When we first moved to La Pasera, we inherited some mature fruit trees including 5 apple trees, two very old and hugh cherry trees, a walnut tree and several wild hazels. Of all the apple trees, we were lucky enough to have two varieties of nice eating apples, one of which is a russet (my favourite apple), the others are cider apples. With biodiversity in mind, we have planted two different types of pear (Conference and Manteca Hardy), a greengage and an orange tree, in addition, a selection of soft fruit bushes. The greengage and pears are still a bit young and we are hoping to start getting some fruits from them in the near future.

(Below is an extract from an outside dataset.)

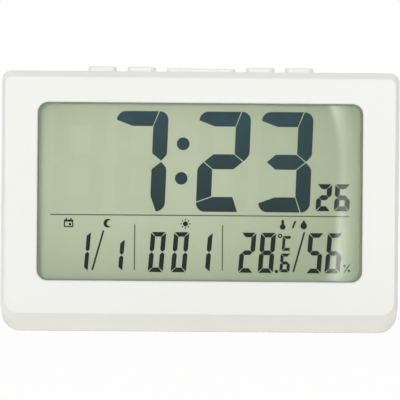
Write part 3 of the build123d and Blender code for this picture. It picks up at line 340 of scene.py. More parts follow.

The orange tree was a birthday present from Ian´s parents and after blossoming last May for the first time, we now have a few oranges still hanging from the branches that hopefully will be ready for picking towards early Spring. The orange tree is an interesting tree as you get at the same time: blossom, very young fruits and fruits ready to be picked. As the weather gets colder, we are keeping an eye on when the locals start protecting their young orange trees so that we can do the same - they seem to have the experience and local knowledge to know these things! Last Winter we put a temporary frame that protected the tree during the few days we get, of light ground frost and, from hailstone. The photo shows some very healthy young oranges that we hope to taste in the future.


This time of year turns our minds to pruning, something that we are also slowly learning and putting into practice. The raspberry canes will need cutting, the apple trees further pruning and the young blueberries, gooseberries, red and blackcurrant bushes will all need tending and top dressing if they are to produce to their best this coming summer.